I felt challenged at times by the ease with which I disconnect modern-day events from the hand and plan of God. I felt challenged at times that I’m quick to judge people who attest to more emotional and ecstatic experiences of the Holy Spirit. I felt enlightened in encountering someone who has thought much more deeply than I on what the real evidences are—as best as we can see them—of actual conversion in a human heart. And finally, I felt inspired to desire more of God for myself, to believe that more immediate encounters with God are possible—not making them the end-all, be-all of faith—but also not shying away from seeking the presence of the Spirit, through cherishing and meditating on the love of Jesus Christ and God the Father for me. Finally, I highly recommend the biography and am grateful for Marsden’s work.
A Few Collected Quotes from Various Sermons (All page numbers are from the Yale volumes.)
Also, although I didn’t quote it, the sermon, All the Grace of Charity Connected, is amazing. Read it!
Sermon: Practical Atheism
p 51, “Man is prone to infidelity and to catch at arguments for it.”
p. 54, “So if men were not in a considerable measure atheists, it would be utterly impossible that they should go and live so peaceably and quietly in every wickedness and commit sin so boldly as they do under such warnings as they have.”

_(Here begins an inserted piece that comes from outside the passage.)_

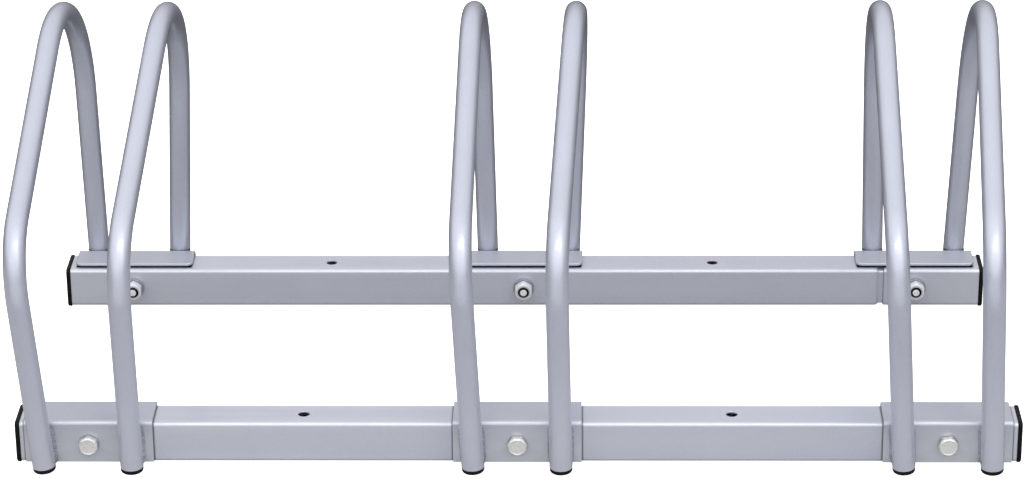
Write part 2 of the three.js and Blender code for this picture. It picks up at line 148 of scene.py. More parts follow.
# Fasteners
BOLT_RADIUS = 4 * MM
BOLT_PROTRUSION = 1 * MM  # past the nut
THREAD_PITCH = 1.25 * MM
THREAD_DEPTH = 0.65 * MM
THREAD_LENGTH = 22 * MM
BOLT_TIP_RADIUS = 2.6 * MM  # a plain tip ahead of the thread
BOLT_TIP_LENGTH = 3.2 * MM
BOLT_TIP_ROUNDING = 0.35 * MM
BOLT_TIP_FLARE = 0.1 * MM
BOLT_TIP_FILLET = 0.2 * MM
BOLT_TIP_FACE_SHARE = 0.3  # of the tip's radius
BOLT_NECK = 0.3 * MM  # rounding between the shank and the head
HEX_FLATS = 13 * MM
HEX_CORNER_RADIUS = 7.3 * MM
HEAD_HEIGHT = 5.3 * MM
DISH_RADIUS = 4.9 * MM  # the head's face is dished inside a raised rim
DISH_DEPTH = 0.4 * MM
RIM_RADIUS = 5.7 * MM
HEAD_FACE_PROFILE = (  # radius, and share of the dish's depth
    (0.3 * DISH_RADIUS, 1),
    (0.95 * DISH_RADIUS, 1),
    (DISH_RADIUS, 0.9),
    (0.96 * RIM_RADIUS, 0.12),
    (0.985 * RIM_RADIUS, 0),
    (RIM_RADIUS, 0.06),
)
HEAD_SEAT_PROFILE = ((0.995, 0.3 * MM), (0.97, 0))  # share of the hexagon, height off the seat
NUT_FACE_RADIUS = 5.9 * MM
CHAMFER_ANGLE = math.radians(33)
NUT_BORE_RADIUS = 4.05 * MM
COUNTERSINK_RADIUS = 4.3 * MM
COUNTERSINK_DEPTH = 0.5 * MM
HEAD_TURNS = [math.radians(turn) for turn in (30, 0, 8)]
NUT_TURN = math.radians(30)
WASHER_RADIUS = 8 * MM
WASHER_EDGE = 0.3 * MM

# Painted shade, as shares from 0, none, to 1, black
MOUTH_SHADE = (1, 0.9, 0.6, 0.3)  # ring by ring from the short bar's mouth
HEAD_SIDE_SHADE = 0.1
HEAD_SEAT_SHADE = 0.6
CORNER_SHADE = (0.05, 0.45)  # on the middle of a head's sides, and added at the corners
NUT_SIDE_SHADE = 0.55
COUNTERSINK_SHADE = 0.5
SADDLE_END_SHADE = 0.75
HEAD_SHADE_RADIUS = 7.9 * MM  # of the painted shade round a bolt head
HEAD_SHADE_FADE = 1.4 * MM
SADDLE_END_SHADE_FADE = (0.6 * MM, 1.5 * MM)  # off a saddle's end
PLATE_SHADOW_MARGIN = 1 * MM  # the painted shadow under a plate fades over this length at the plate's ends
PLATE_SHADOW_FADE = (-0.2 * MM, 0.5 * MM)  # behind the plate's front edge
PLATE_SHADOW_DEPTH = (0.5 * MM, 0.2 * MM)  # below the bar's top

FIT = 0.3 * MM  # clearance between touching pieces

# Facets
CORNER_STEPS = 8
BEND_STEPS = 8
TUBE_SIDES = 56
PATH_STEP = math.radians(3)
ROUND_SIDES = 72
THREAD_RINGS_PER_PITCH = 8
ROUNDED_ANGLE = math.radians(50)  # edges steeper than this are rounded
ROUNDED_SEGMENTS = 3
CREASE_ANGLE = math.radians(48)  # and steeper than this are shaded sharp

# ---------- places from the frame ----------

places = [middle(f"front_saddle_{number}").x for number in (1, 2, 3)]
long_low, long_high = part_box("front_bar_long")
short_low, short_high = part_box("front_bar_short")
BAR_HALF = (long_high.z - long_low.z) / 2
BAR_MIDDLE = (long_high.z + long_low.z) / 2
BAR_TOP = long_high.z
BAR_END = short_high.x
SHORT_START = short_low.x
SPIGOT_END = long_high.x
FRONT_BAR_Y = (long_high.y + long_low.y) / 2
REAR_BAR_Y = middle("rear_bar_long").y
BRACKET_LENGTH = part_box("front_saddle_1")[1].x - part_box("front_saddle_1")[0].x
FLANGE_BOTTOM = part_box("front_saddle_1")[0].z
SADDLE_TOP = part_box("front_saddle_1")[1].z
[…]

Sermon: The Pure in Heart Blessed
p. 63, “We are so accustomed and habituated to depend upon our senses, and our intellectual powers are so neglected and disused, that we are ready to conceive that seeing things with the bodily eye is the most perfect way of apprehending them. But it is not so; the eye of the soul is vastly nobler than the eye of the body.”
p. 64, “There must be a direct and immediate sense of God’s glory and excellency.”
On why seeing God is what makes the soul truly happy…
p. 66, “Fourth, it is satisfying because the fountain that supplies it is equal to men’s desires and capacity. Fifth, and lastly, it hath an unfailing foundation.”
p. 67, “The love of so glorious a Being is infinitely valuable, and the discoveries of it are capable of ravishing the soul above all other loves.”
p. 68, “If a man enjoys pleasure and lives in it, how much soever he may be taken with what he enjoys, if he be never the better for his pleasure, if he be not the more excellent for it, it is a certain sign that he is not a truly happy man.”
p. 71, “When once the saints are come into God’s presence, tears shall be wiped from their eyes and sorrow and sighing shall flee away.” (Rev 21:4)
p. 71, “Sin can’t remain in the heart that thus beholds God, for sin is a principle of enmity against God; but there can be no enmity remain in one that after this manner sees God’s glory.”
p. 85, “We must not think to excuse ourselves by saying that it is God’s work, that we cannot purify our own hearts; for though it be God’s work in one sense, yet it is equally our work in another. James 4:8, ‘Cleanse your hands, ye sinners; and purify your hearts, ye double-minded.’”
Sermon: A Divine and Supernatural Light (Matthew 16:17)
p. 411, “The Holy Spirit operates in the minds of the godly, by uniting himself to them, and living in them, and exerting his nature in the exercise of their faculties.”
p. 413, “He that is spiritually enlightened truly apprehends and sees it, or has a sense of it. He doesn’t merely rationally believe that God is glorious, but he has a sense of the gloriousness of God in his heart.”
Sermon: Perpetuity and Change Of The Sabbath
p. 233, “We read in Scripture of two creations, the old and the new, and these words of the fourth commandment are to be taken as of the same force to those that belong to the new creation, with respect to that new creation, as they were to them that belonged to the old creation, with respect to that old creation. We read that God in the beginning “created the heavens and the earth”, and the church of old was to commemorate that. But when God creates “a new heaven and a new earth” (Rev 21:1), those that belong to that new heaven and new earth by a like reason are to commemorate the creation of their heaven and earth.”
p. 233, “The gospel state is everywhere spoken of as a renewed state of things, wherein “old things are done away and all things are become new.” (2 Cor 5:17); we are said to be created anew in Christ Jesus. All things are restored and reconciled whether in heaven or in earth, and God has “caused the light to shine out of darkness” (2 Cor 4:6), as he did at the beginning … Now we that belong to the gospel church belong to the new creation.”
p. 235, “Let us understand this which way we will, it will not be well consistent with the keeping one day in seven in the gospel church principally for the remembering and calling to mind the old creation.”
Sermon: Self-Examination and The Lord’s Supper
p. 264, “They partook after such a manner as to make void the ordinance.” v 20-21
p. 265, Our fitness to take the supper is “not that of desert or undeserving.” Also, “A man having so much sin in his heart that he can no other than attend the Lord’s Supper in a very defective manner is not the unfitness we speak of.”
p. 267, “All may confess that in this respect (sinfulness) they are unworthy of an attendance on the Lord’s Supper; and when they have partook that they have partook in a very unworthy manner.”
Given that, what are we to examine for, if we all come unfit? We are to examine for…
p. 267, “Whether or not he lives in any known sin.”
p. 268, “Persons ought to examine whether or not it be their serious resolution to avoid all sins and live in obedience to all known commands as long as he lives.”
p. 268, “Persons should particularly examine themselves before they come to the Lord’s Supper whether or not they don’t entertain a spirit of hatred or envy or revenge towards their neighbor.”
p. 272, “But the end of the examination is that you may amend before you come.”